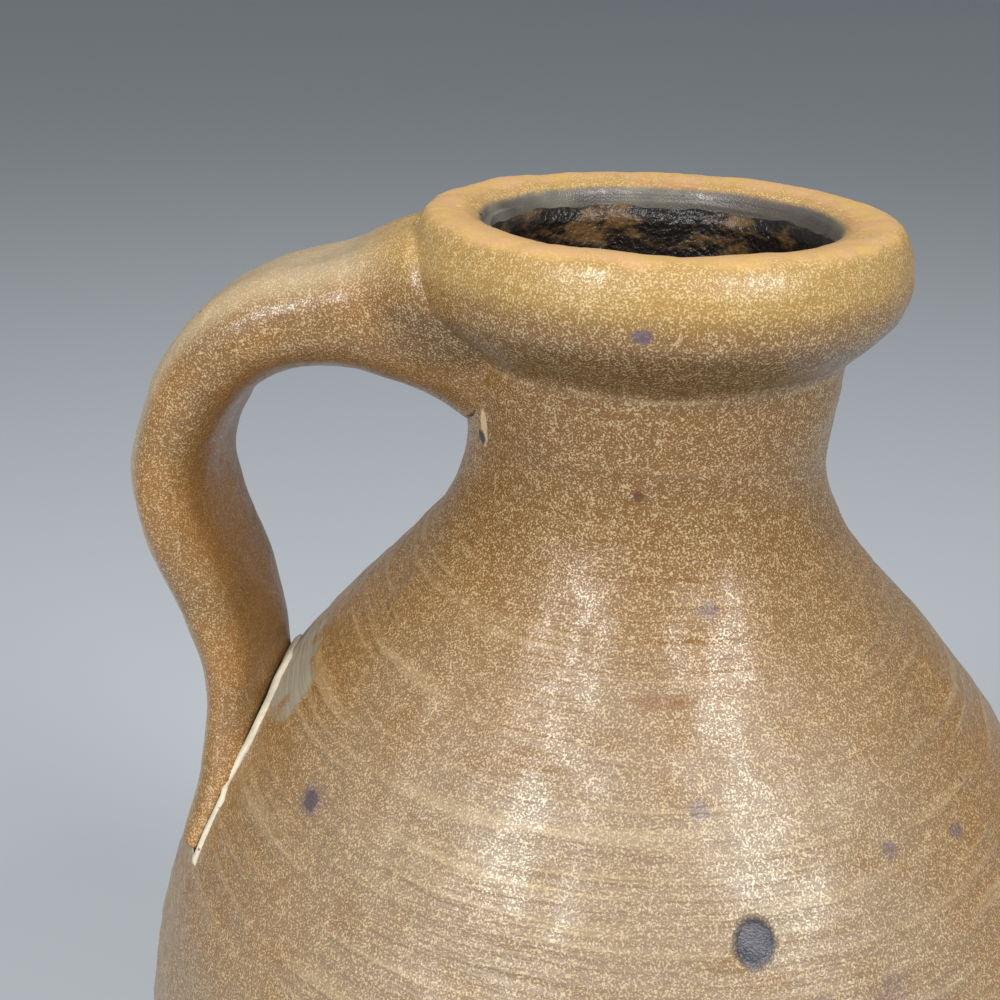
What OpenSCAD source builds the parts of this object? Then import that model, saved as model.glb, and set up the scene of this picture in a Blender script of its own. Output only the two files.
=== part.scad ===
// Salt glazed stoneware jug with a thick rounded lip and one pulled strap handle
// Millimetres, foot centre at the origin, +Z up, handle on the -X side

/* [Body] */
// Height of the mouth plane above the resting face
mouth_z = 243.3; // [190:0.1:300]
// Rise of the domed lip above the mouth plane
lip_rise = 1.3; // [0.5:0.1:4]
// Radius of the belly at its widest
belly_r = 73.7; // [60:0.1:90]
// Height of the widest belly above the resting face
belly_z = 121; // [90:0.1:150]
// Radius of the foot
foot_r = 50; // [40:0.1:58]
// Height of the upright band at the foot
foot_h = 7; // [3:0.1:12]
// Bevel at the edge of the resting face
foot_bevel = 1.6; // [0.5:0.1:3]
// Thickness of the thrown wall
wall = 5; // [4:0.1:7]
// Thickness of the floor
floor_t = 7; // [5:0.1:12]

/* [Neck and lip] */
// Radius of the neck at its narrowest
neck_r = 25.1; // [24:0.1:30]
// Drop from the mouth plane to the narrowest neck
neck_drop = 30.9; // [27:0.1:36]
// Radius of the collar at its widest
lip_r = 33.3; // [31:0.1:38]
// Drop from the mouth plane to the crease under the collar
lip_drop = 16.8; // [14:0.1:20]
// How far the crease under the collar stands out from the narrowest neck
crease_out = 1; // [0.4:0.1:3]
// Radius of the throat
throat_r = 23.1; // [20:0.1:23.5]
// Straight length of the throat
throat_h = 9; // [6:0.1:12]
// Drop from the mouth plane to the top of the straight throat
throat_drop = 1.2; // [0.8:0.1:2]
// Thickness of the neck at its narrowest
neck_wall = 4.5; // [4:0.1:6]

/* [Lining] */
// Thickness of the slip lining
lining_t = 0.4; // [0.3:0.05:0.8]

/* [Handle] */
// Distance from the axis to the outermost centreline of the strap
strap_reach = 67; // [60:0.1:80]
// Distance from the axis to the upper root of the strap
root_x = 24; // [18:0.1:26]
// Drop from the mouth plane to the upper root
root_drop = 14.3; // [12:0.1:20]
// Share of the height from belly to mouth that the strap spans
strap_drop_share = 0.6214; // [0.56:0.001:0.68]
// Sideways lean of the tail towards the front
tail_lean = 7.5; // [0:0.1:10]
// Width of the strap
strap_w = 27; // [20:0.1:32]
// Thickness of the strap at its bend
strap_t = 12; // [8:0.1:14]

/* [Slip beds] */
// Thickness of the slip under each end of the strap
slip_t = 0.7; // [0.4:0.05:1.2]
// Width of the slip left showing round each end
slip_show = 1.3; // [0.6:0.1:2.5]

/* [Hidden] */
$fn = 96;
span_steps = 4;
ring_sides = 24;
route_steps = 4;
corner_share = 0.85;

shoulder_drop_shares = [0.055, 0.129, 0.222, 0.333, 0.444, 0.593, 0.741, 0.889, 1];
shoulder_out_shares = [0.0185, 0.0864, 0.232, 0.424, 0.593, 0.78, 0.907, 0.979, 1];
side_drop_shares = [0.2, 0.4, 0.6, 0.8, 1];
side_in_shares = [0.028, 0.135, 0.33, 0.62, 1];
collar_drop_shares = [0, 0.155, 0.381, 0.6, 0.79, 0.93];
collar_out_shares = [0.77, 0.93, 1, 0.88, 0.5, 0.13];
dome_out_shares = [0.1, 0.36, 0.68, 0.91];
dome_rise_shares = [0.12, 0.72, 1, 0.65];

neck_z = mouth_z - neck_drop;
throat_top = mouth_z - throat_drop;
throat_low = throat_top - throat_h;
crease_r = neck_r + crease_out;
neck_bore_r = neck_r - neck_wall;
root_z = mouth_z - root_drop;
strap_drop = (mouth_z - belly_z) * strap_drop_share;

route_out_shares = [0, 0.2, 0.42, 0.645, 0.83, 0.95, 1, 0.96, 0.872];
tail_out_shares = [0.514, -0.078, -0.289];
route_drop_shares = [0, -0.013, -0.006, 0.021, 0.091, 0.203, 0.32, 0.447, 0.575, 0.725, 0.865, 0.98];
route_thick_shares = [2.1, 1.75, 1.36, 1.18, 1.08, 1, 1, 0.98, 0.9, 0.76, 0.68, 0.45];
route_wide_shares = [1, 0.98, 0.95, 0.96, 0.98, 1, 1, 1, 1, 1.05, 1.18, 1.26];
route_lean_shares = [0, 0, 0, 0, 0, 0, 0, 0, 0, 0.15, 0.55, 1];

function mix(a, b, t) = a + (b - a) * t;
function near_half(a, b, c, t) = mix(mix(a, b, t + 1), mix(b, c, t), (t + 1) / 2);
function far_half(b, c, d, t) = mix(mix(b, c, t), mix(c, d, t - 1), t / 2);
function pass(a, b, c, d, t) = mix(near_half(a, b, c, t), far_half(b, c, d, t), t);
function at(p, i) = p[max(0, min(len(p) - 1, i))];
function curve(p, steps) = [
    for (i = [0 : len(p) - 2])
        for (k = [0 : steps - 1])
            pass(at(p, i - 1), p[i], p[i + 1], at(p, i + 2), k / steps),
    p[len(p) - 1]
];
function way(p, i) = at(p, i + 1) - at(p, i - 1);
function side(v) = [v[1], -v[0]] / norm(v);
function grown(p, d) = [for (i = [0 : len(p) - 1]) p[i] + d * side(way(p, i))];

// Outline of the outside from the foot to the top of the lip
function side_points() = [
    for (i = [len(side_drop_shares) - 1 : -1 : 0])
        [mix(belly_r, foot_r, side_in_shares[i]), mix(belly_z, foot_h, side_drop_shares[i])]
];
function shoulder_points() = [
    for (i = [len(shoulder_drop_shares) - 1 : -1 : 0])
        [mix(neck_r, belly_r, shoulder_out_shares[i]), mix(neck_z, belly_z, shoulder_drop_shares[i])]
];
function neck_points() = [
    [neck_r, neck_z],
    [mix(neck_r, crease_r, 0.4), mix(neck_z, mouth_z - lip_drop, 0.4)],
    [mix(neck_r, crease_r, 0.8), mix(neck_z, mouth_z - lip_drop, 0.8)],
    [crease_r, mouth_z - lip_drop]
];
function collar_points() = [
    for (i = [len(collar_drop_shares) - 1 : -1 : 0])
        [mix(crease_r, lip_r, collar_out_shares[i]), mouth_z - lip_drop * collar_drop_shares[i]]
];
function dome_points() = [
    for (i = [len(dome_out_shares) - 1 : -1 : 0])
        [mix(throat_r, collar_points()[len(collar_drop_shares) - 1][0], dome_out_shares[i]),
         mouth_z + lip_rise * dome_rise_shares[i]]
];
function foot_edge() = [[foot_r - foot_bevel, 0], [foot_r, foot_bevel]];
function wall_points() = concat(side_points(), shoulder_points(), neck_points(), collar_points());
function outside() = concat(
    foot_edge(),
    curve(concat(wall_points(), dome_points(), [[throat_r, throat_top]]), span_steps)
);
function outer_wall() = concat(
    foot_edge(),
    curve(concat(wall_points(), [dome_points()[0], dome_points()[1]]), span_steps)
);

// Outline of the cavity from the foot of the straight throat to the floor
function cavity_points() = concat(
    [[throat_r, throat_low],
     [mix(throat_r, neck_bore_r, 0.4), mix(throat_low, neck_z, 0.4)],
     [mix(throat_r, neck_bore_r, 0.9), mix(throat_low, neck_z, 0.8)],
     [neck_bore_r, neck_z]],
    [for (i = [1 : len(shoulder_drop_shares) - 1])
        [mix(neck_bore_r, belly_r - wall, shoulder_out_shares[i]), mix(neck_z, belly_z, shoulder_drop_shares[i])]],
    [for (i = [0 : len(side_drop_shares) - 1])
        [mix(belly_r - wall, foot_r - wall, side_in_shares[i]),
         mix(belly_z, floor_t + wall, side_drop_shares[i])]]
);
function cavity() = concat(
    curve(cavity_points(), span_steps),
    [for (a = [15 : 15 : 90]) [foot_r - wall - wall + wall * cos(a), floor_t + wall - wall * sin(a)]]
);

module jug_body() {
    color("peru")
        rotate_extrude()
            polygon(concat([[0, 0]], outside(), cavity(), [[0, floor_t]]));
}

module inner_slip_lining() {
    wet = cavity();
    dry = grown(wet, lining_t);
    color("saddlebrown")
        rotate_extrude()
            polygon(concat(wet, [[0, floor_t], [0, floor_t + lining_t]],
                [for (i = [len(dry) - 1 : -1 : 0]) [dry[i][0], min(dry[i][1], throat_low)]]));
}

// Solid outline of the outside, grown by a given thickness
module outer_solid(grow) {
    skin = grown(outer_wall(), grow);
    rotate_extrude()
        polygon(concat([[0, 0], [skin[0][0], 0]], [for (p = skin) [p[0], max(p[1], 0)]],
            [[0, skin[len(skin) - 1][1]]]));
}

// Centreline of the strap with its thickness and width at each station, its tail laid on the wall
wall_table = [for (p = curve(concat(side_points(), shoulder_points()), span_steps)) [p[1], p[0]]];
function tail_x(i, z) = lookup(z, wall_table) + strap_t * tail_out_shares[i - len(route_out_shares)];
function route_x(i, z) =
    i < len(route_out_shares) ? mix(root_x, strap_reach, route_out_shares[i]) : tail_x(i, z);
route = curve([
    for (i = [0 : len(route_drop_shares) - 1])
        let (z = root_z - strap_drop * route_drop_shares[i])
        [-route_x(i, z), z,
         strap_t * route_thick_shares[i] / 2, strap_w * route_wide_shares[i] / 2,
         tail_lean * route_lean_shares[i]]
], route_steps);

function lobe(c) = sign(c) * pow(abs(c), corner_share);
function station(i, grow) =
    let (p = route[i], v = way(route, i), n = side([v[0], v[1]]))
    [for (k = [0 : ring_sides - 1])
        let (a = 360 * k / ring_sides, out = (p[2] + grow) * lobe(sin(a)))
        [p[0] + n[0] * out, (p[3] + grow) * lobe(cos(a)) - p[4], p[1] + n[1] * out]];

module strap_length(first, last, grow) {
    rings = last - first + 1;
    points = [for (i = [first : last]) each station(i, grow)];
    walls = [
        for (i = [0 : rings - 2])
            for (k = [0 : ring_sides - 1])
                let (a = i * ring_sides + k, b = i * ring_sides + (k + 1) % ring_sides)
                each [[a, b + ring_sides, b], [a, a + ring_sides, b + ring_sides]]
    ];
    start = [for (k = [0 : ring_sides - 1]) k];
    end = [for (k = [ring_sides - 1 : -1 : 0]) (rings - 1) * ring_sides + k];
    polyhedron(points, concat(walls, [start], [end]));
}

module strap_handle() {
    color("goldenrod")
        difference() {
            strap_length(0, len(route) - 1, 0);
            outer_solid(slip_t);
        }
}

module slip_bed(first, last) {
    difference() {
        intersection() {
            strap_length(first, last, slip_show);
            outer_solid(slip_t);
        }
        outer_solid(0);
    }
}

module upper_luting_slip() {
    color("wheat")
        slip_bed(0, route_steps * 4);
}

module lower_luting_slip() {
    color("wheat")
        slip_bed(route_steps * 7, len(route) - 1);
}

jug_body();
inner_slip_lining();
strap_handle();
upper_luting_slip();
lower_luting_slip();
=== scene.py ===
"""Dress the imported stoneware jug: salt glaze, brown slip lining, pulled strap handle and pale luting slip."""

import logging
from dataclasses import dataclass, field
from enum import Enum
from typing import Callable, Sequence, Union

import bpy
import numpy as np
import bmesh
from mathutils import Matrix, Vector


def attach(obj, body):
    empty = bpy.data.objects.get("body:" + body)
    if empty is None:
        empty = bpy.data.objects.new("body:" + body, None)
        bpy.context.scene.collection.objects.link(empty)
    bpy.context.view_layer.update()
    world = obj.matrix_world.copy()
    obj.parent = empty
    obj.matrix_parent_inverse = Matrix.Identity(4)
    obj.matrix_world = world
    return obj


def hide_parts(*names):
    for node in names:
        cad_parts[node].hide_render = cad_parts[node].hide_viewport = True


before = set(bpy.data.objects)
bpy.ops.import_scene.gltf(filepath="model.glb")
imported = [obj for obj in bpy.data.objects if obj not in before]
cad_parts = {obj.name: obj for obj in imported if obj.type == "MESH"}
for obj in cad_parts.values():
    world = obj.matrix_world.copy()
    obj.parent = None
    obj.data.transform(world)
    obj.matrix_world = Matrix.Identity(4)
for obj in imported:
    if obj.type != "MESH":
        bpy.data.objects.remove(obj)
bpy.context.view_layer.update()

LOG = logging.getLogger("stoneware_jug")
MM = 0.001
PHOTO_SIDE = 1000.0
Colour = tuple[float, float, float]
Array = np.ndarray


def linear(red: int, green: int, blue: int) -> Colour:
    """Return the linear colour of an eight bit display colour.

    Args:
        red: Red part, 0 to 255.
        green: Green part, 0 to 255.
        blue: Blue part, 0 to 255.

    Returns:
        The three linear parts, by the standard display curve.
    """
    parts = np.array([red, green, blue]) / 255.0
    low, high = parts / 12.92, ((parts + 0.055) / 1.055) ** 2.4
    return tuple(float(v) for v in np.where(parts <= 0.04045, low, high))


# ---------------------------------------------------------------- shapes


def through(points: Array, steps: int) -> Array:
    """Carry a smooth curve through points.

    Each span is the uniform Catmull-Rom cubic: half of
    2b + (c - a)t + (2a - 5b + 4c - d)t^2 + (3b - 3c + d - a)t^3.

    Args:
        points: Rows of any width, in order.
        steps: Samples in each span.

    Returns:
        The sampled rows, the last point included.
    """
    padded = np.vstack([points[:1], points, points[-1:]])
    a, b, c, d = padded[:-3], padded[1:-2], padded[2:-1], padded[3:]
    t = (np.arange(steps) / steps)[None, :, None]
    a, b, c, d = (v[:, None, :] for v in (a, b, c, d))
    spans = (2 * b + (c - a) * t + (2 * a - 5 * b + 4 * c - d) * t**2 + (3 * b - 3 * c + d - a) * t**3) / 2
    return np.vstack([spans.reshape(-1, points.shape[1]), points[-1:]])


def evenly(path: Array, count: int, density: Array | None = None) -> Array:
    """Sample a path again, evenly along its length or by a density.

    Args:
        path: Points along the path.
        count: How many points to return.
        density: Wanted density at each path point, or None for an even spread.

    Returns:
        The new points, both ends kept.
    """
    step = np.linalg.norm(np.diff(path, axis=0), axis=1)
    if density is not None:
        step = step * (density[1:] + density[:-1]) / 2
    length = np.concatenate([[0.0], np.cumsum(step)])
    at = np.linspace(0.0, length[-1], count)
    return np.stack([np.interp(at, length, path[:, k]) for k in range(path.shape[1])], axis=1)


def smooth_step(value: Array, low: float, high: float) -> Array:
    """Return 0 below low and 1 above high, with 3t^2 - 2t^3 between."""
    t = np.clip((value - low) / (high - low), 0.0, 1.0)
    return t * t * (3 - 2 * t)


def ripple(points: Array, pitch: float, seed: int, waves: int = 24) -> Array:
    """Return a smooth random field in space.

    It is a sum of sine waves with random directions, lengths near the pitch and random phases.

    Args:
        points: Places, with x, y and z in the last axis, in metres.
        pitch: Typical wavelength in metres.
        seed: Seed of the random draws.
        waves: How many sines are added.

    Returns:
        Values of about unit spread.
    """
    rng = np.random.default_rng(seed)
    ways = rng.normal(size=(waves, 3))
    ways /= np.linalg.norm(ways, axis=1, keepdims=True)
    ways *= (2 * np.pi / (pitch * rng.uniform(0.7, 1.5, size=(waves, 1))))
    return np.sin(points @ ways.T + rng.uniform(0, 2 * np.pi, waves)).sum(-1) * np.sqrt(2.0 / waves)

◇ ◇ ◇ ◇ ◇

• **DIRECTIONS FOR THIS TASK**
Lines from the beginning of the data above through the line containing "the -X side" are to be returned exactly, and no others.

• **THE ANSWER**
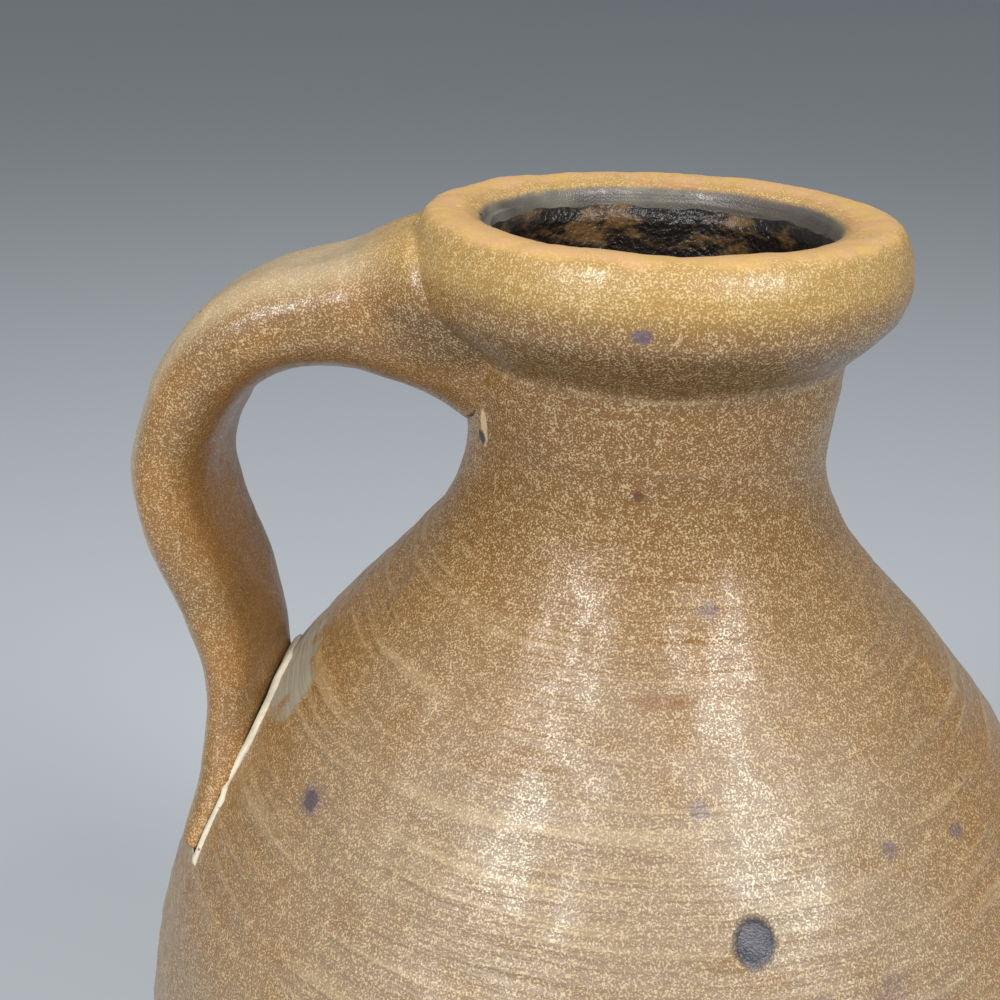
What OpenSCAD source builds the parts of this object? Then import that model, saved as model.glb, and set up the scene of this picture in a Blender script of its own. Output only the two files.
=== part.scad ===
// Salt glazed stoneware jug with a thick rounded lip and one pulled strap handle
// Millimetres, foot centre at the origin, +Z up, handle on the -X side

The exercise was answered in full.